If there are so many people out there making beautiful cocktails, shouldn’t we be out there looking beautiful while we drink them?

Of course, this line of reasoning can lead straight to laments on the “casualization” of America (which is what we have to thank for this, this, and THIS) and/or to something even more esoteric, like the skirt and heels as the shackles of female subjugation. (I don’t make this shit up, people…it’s just something I may or may not have heard when I was in graduate school.)  

Then there are the days when I just want to drink in my Snuggie. I am aware that it would be considered gauche (at the very least) to take it out to bars, but there’s no earthly reason why I shouldn’t be able to throw my Snuggie on over my ratty jeans and old college t-shirt and use my warm-yet-mobile arms to mix a cocktail in the comfort of my own home. Right? Right?? Well, when I really think about it…if I’m going through the trouble of mixing something good, I should consider my home cocktail experience worthy of a little bit of style. I should bust out the nicer jeans, at least. Maybe throw a blazer on over the t-shirt. If I really wanted to wear the Snuggie, I could pop open a beer, or crack a bottle of reasonably-priced wine.

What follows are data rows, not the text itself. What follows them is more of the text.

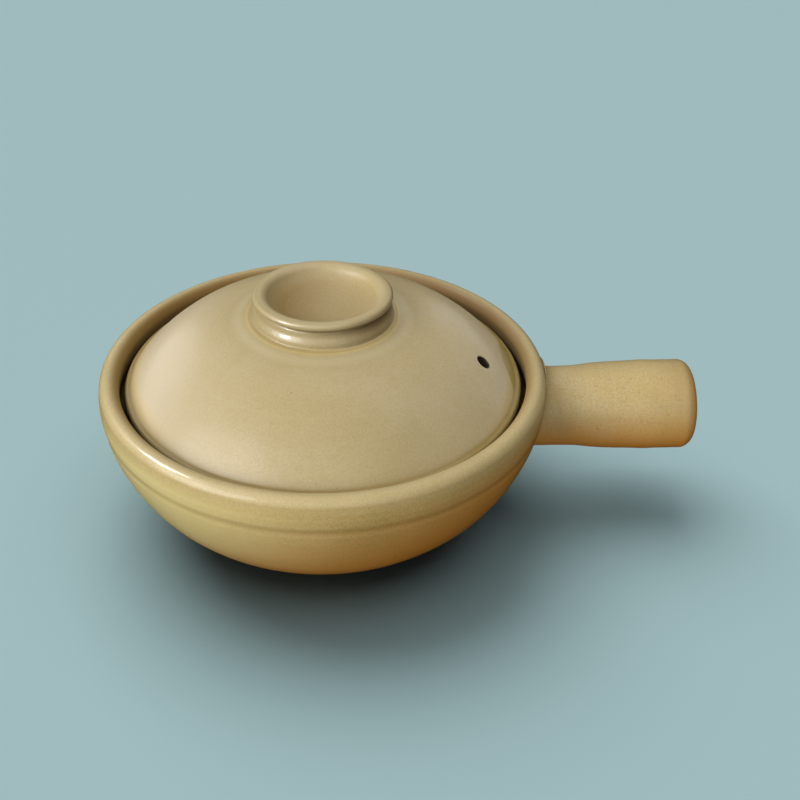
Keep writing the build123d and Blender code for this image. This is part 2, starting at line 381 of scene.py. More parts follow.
def handle_section(phi):
    """The handle's outline at an angle round its axis, in points of (distance from the pot's axis, radius).

    Returns the round into the bowl's wall, the swelling line, the end with the bore, and the root's point
    inside the wall."""
    root = handle_wall(0, 0)
    length = handle_end - root
    shares = handle_swell_shares
    body = through([(root + s * length, handle_neck + part * handle_swell) for s, part in shares], 10)
    body = ringed(body, handle_rings, seed=21.0)
    wall = handle_wall(handle_neck, phi)
    spread = handle_wall(handle_neck + handle_blend, phi)
    start, shoulder = wall + handle_blend, handle_end - handle_end_round
    blend = bent((spread, handle_neck + handle_blend), (wall, handle_neck), (start, handle_neck), 12)
    body = [(x, rho) for x, rho in body if start + handle_clear < x < shoulder - handle_clear]
    end_radius = handle_neck + shares[-1][1] * handle_swell
    outer = arc((shoulder, end_radius - handle_end_round), handle_end_round, 90, 0, 12)
    lip_low = handle_bore_end + handle_lip_round
    face = straight(outer[-1], (handle_end, lip_low), 3)
    inner = arc((handle_end - handle_lip_round, lip_low), handle_lip_round, 0, -90, 6)
    bore_wall = handle_wall(handle_bore_root, phi) - handle_sink
    bore = ringed(straight(inner[-1], (bore_wall, handle_bore_root), 40), handle_rings_bore, seed=33.0)
    return blend, body, [*outer, *face[1:], *inner[1:], *bore[1:]], (spread - handle_sink, blend[0][1])


def make_handle(name):
    """The handle's tube, rounded into the bowl, with its root just inside the bowl's wall."""
    columns = []
    for j in range(handle_columns):
        phi = 2 * math.pi * j / handle_columns
        blend, body, rest, sunk = handle_section(phi)
        body = evenly([blend[-1], *body, rest[0]], handle_steps)
        columns.append((phi, [sunk, *blend, *body[1:-1], *rest]))
    rows = len(columns[0][1])
    vertices = []
    for phi, column in columns:
        for x, rho in column:
            stray = 1 + handle_oval * math.sin(2 * phi + x / handle_oval_turn)
            y = rho * stray * math.sin(phi)
            z = handle_height + rho * math.cos(phi)
            near_end = share(x - handle_end + handle_slant_length, handle_slant_length)
            slant = handle_end_slant * near_end**2 * (z - handle_low[2])
            vertices.append(Vector((x - slant, y, z)))
    faces = []
    for j in range(handle_columns):
        k = (j + 1) % handle_columns
        for i in range(rows):
            n = (i + 1) % rows
            faces.append((j * rows + i, k * rows + i, k * rows + n, j * rows + n))
    return finish_mesh(name, vertices, faces)


def evenly(points, count):
    """count + 1 points at even distances along a line."""
    lengths = [0.0]
    for a, b in zip(points, points[1:]):
        lengths.append(lengths[-1] + math.dist(a, b))
    line, k = [], 0
    for i in range(count + 1):
        want = lengths[-1] * i / count
        while k < len(points) - 2 and lengths[k + 1] < want:
            k += 1
        t = (want - lengths[k]) / (lengths[k + 1] - lengths[k])
        line.append(tuple(points[k][m] + (points[k + 1][m] - points[k][m]) * t for m in (0, 1)))
    return line


def plain_dome(radius):
    """Height of the lid's dome, without the rise to the knob's foot."""
    return lid_middle + dome_rise * (1 - (radius / dome_radius) ** dome_power)


def dome_height(radius):
    """Height of the lid's outside, with that rise."""
    near = share(fillet_start - radius, fillet_start - knob_foot_radius)
    return plain_dome(radius) + fillet_rise * near**2


def dome_lean(radius):
    """How far the dome's outward direction leans over from upright."""
    return math.atan(dome_rise * dome_power * (radius / dome_radius) ** (dome_power - 1) / dome_radius)


def under_dome(radius):
    """A point of the lid's underside, below a point of its outside."""
    lean = dome_lean(radius)
    return radius - lid_wall * math.sin(lean), plain_dome(radius) - lid_wall * math.cos(lean)


def lid_outline():
    """From the crown, out over the dome, round the edge and collar and back under to the axis."""
    radii = [dome_foot * i / dome_steps for i in range(dome_steps + 1)]
    dome = ringed([(r, dome_height(r)) for r in radii], lid_rings, seed=14.0)
    crease = (dome_foot + crease_width, dome[-1][1] - crease_depth)
    roll_bend = (lid_radius, crease[1] - crease_depth)
    roll = bent(crease, roll_bend, (lid_radius, crease[1] - lid_roll_drop), 12)
    edge_centre = (lid_radius - lid_edge_round, lid_bottom + lid_edge_round)
    edge = arc(edge_centre, lid_edge_round, 0, -90, 8)
    ledge = straight(edge[-1], (collar_radius + collar_corner, lid_bottom), 5)
    step = arc((collar_radius + collar_corner, lid_bottom - collar_corner), collar_corner, 90, 180, 4)
    low = lid_collar_foot + collar_round
    outer_foot = arc((collar_radius - collar_round, low), collar_round, 0, -90, 5)
    inner = collar_radius - collar_width
    inner_foot = arc((inner + collar_round, low), collar_round, -90, -180, 5)
    under = [under_dome(collar_radius * (1 - i / under_steps)) for i in range(under_steps + 1)]
    under = [(max(r, 0), z) for r, z in ringed(under, lid_rings_under, seed=17.0)]
    up_bend = (inner + collar_root_bend[0], under[0][1] - collar_root_bend[1])
    up = bent(inner_foot[-1], up_bend, under[0], 12)
    return joined(dome, roll, edge, ledge, step, outer_foot, inner_foot, up, under)


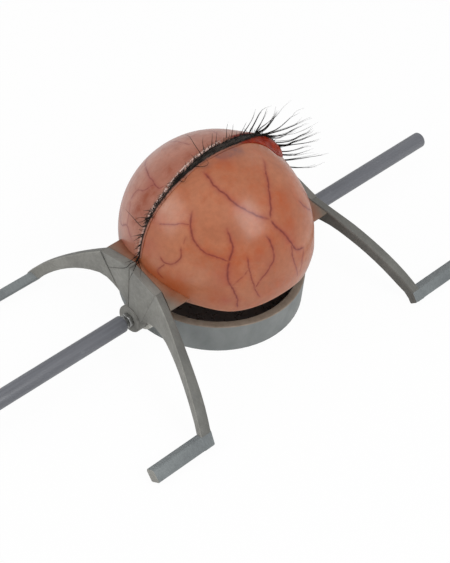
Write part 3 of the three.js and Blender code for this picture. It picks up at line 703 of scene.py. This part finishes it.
# Places along the edge, each a sweep in degrees with a y or a width in millimetres
edge_front = [(-82, 4.4), (-76, 5.4), (-68, 7), (-60, 7.8), (-50, 7.4), (-40, 6.2), (-31, 5), (-25, 4.2),
              (-15, 3.4), (-8, 1.6), (0, 0.4), (8, -0.6), (14, -0.8), (19, -2), (23, -3.6), (27, -5.6),
              (32, -7.6), (38, -9), (46, -9), (54, -7), (62, -1), (70, 4), (78, 7.6), (82, 9)]
band_middle = [(-83, 6.1), (-76, 7.4), (-68, 9), (-61, 9.8), (-54, 10), (-47, 9.4), (-41, 8.8),
               (-34, 8.4), (-30, 8), (-24, 7.6), (-18, 7.4), (-12, 7.1), (-6, 6.3), (0, 5.4), (8, 4.8),
               (15, 5), (24, 6.6), (32, 9), (42, 11), (60, 12), (80, 12)]
band_width = [(-83, 0.8), (-66, 0.9), (-54, 1), (-45, 1.1), (-38, 1.3), (-31, 2.3), (-20, 4.8),
              (-10, 6.4), (0, 7.6), (10, 8), (20, 7.2), (30, 5), (42, 3), (60, 2), (80, 1.2)]
glue_line = [(-58, 12.4), (-52, 12.6), (-47, 12.2), (-42, 12.1), (-34, 12.8), (-26, 13.1), (-19, 13),
             (-13, 12.7), (-8, 12.3), (-3, 12), (3, 12)]


def edge_top(sweep, y):
    """The radius of the edge's outer face, from its front over the lower lid back to the upper skin."""
    front = along_table(edge_front, sweep)
    skin = upper_radius / MM + lip_rise(sweep, y * MM) / MM
    middle = max(92.5, upper_radius / MM + lip_rise(sweep, 11.5 * MM) / MM + 0.2)
    bulge = 1.6 * smooth(sweep, 50, 66) * (1 - smooth(sweep, 74, 82))
    resting = (lower_surface((on_lid(sweep, y * MM, lower_radius) - dome_centre).normalized()) / MM) + 1.1
    rise = smooth(y, max(front, -1.5) - 0.4, 9)
    forward = resting + (middle - resting) * rise + bulge * math.exp(-((y - 6) / 3.5) ** 2)
    back = smooth(y, 12.5, 17.5)
    return forward * (1 - back) + (skin + 0.05) * back


def band_at(sweep):
    """The y of the matted band's middle and the band's width, in millimetres."""
    return along_table(band_middle, sweep), along_table(band_width, sweep)


def ribbon(material, ends, columns, rows, wall, shape_at, painted_at=None):
    """A ribbon with a wall, between two sweeps. shape_at(sweep, share of its width) places its points."""
    strip = start_from(bpy.ops.mesh.primitive_grid_add, x_subdivisions=columns, y_subdivisions=rows, size=1)
    if painted_at:
        paint = strip.data.color_attributes.new(name="paint", type="FLOAT_COLOR", domain="POINT")
    for vertex in strip.data.vertices:
        sweep = (vertex.co.x + 0.5) * (ends[1] - ends[0]) + ends[0]
        share = vertex.co.y + 0.5
        if painted_at:
            paint.data[vertex.index].color = painted_at(sweep, share) + (1,)
        vertex.co = shape_at(sweep, share)
    finish_with(strip, "SOLIDIFY", thickness=wall * MM, offset=-1)
    give_materials(strip, material)
    soft_shade(strip, 55)
    return strip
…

I know the conventional wisdom is to dress for the job you want, not the one you have. But in the case of beverages, I think you should always dress for the drink you are drinking. It’s not because anyone else will care (as one of my co-bloggers so astutely observed), but I do think that dressing up to drink becomes part of the enjoyment of said drink. For example, the martini I’m pictured with above is nowhere near even being in the running for the “best I’ve ever had” list. But I remember it because I was dressed up to drink it (and because the bartender I ordered it from somehow heard “dirty martini” as “three martinis”…I had to ask for extra olive juice, and well-dressed hijinks ensued).

So, what do you think?* Dressing for cocktails–yea or nay?

*(It’s brass balls, right there, to ask a question on a blog that doesn’t really have any readers yet. But I did it anyway. Oh yes I did.)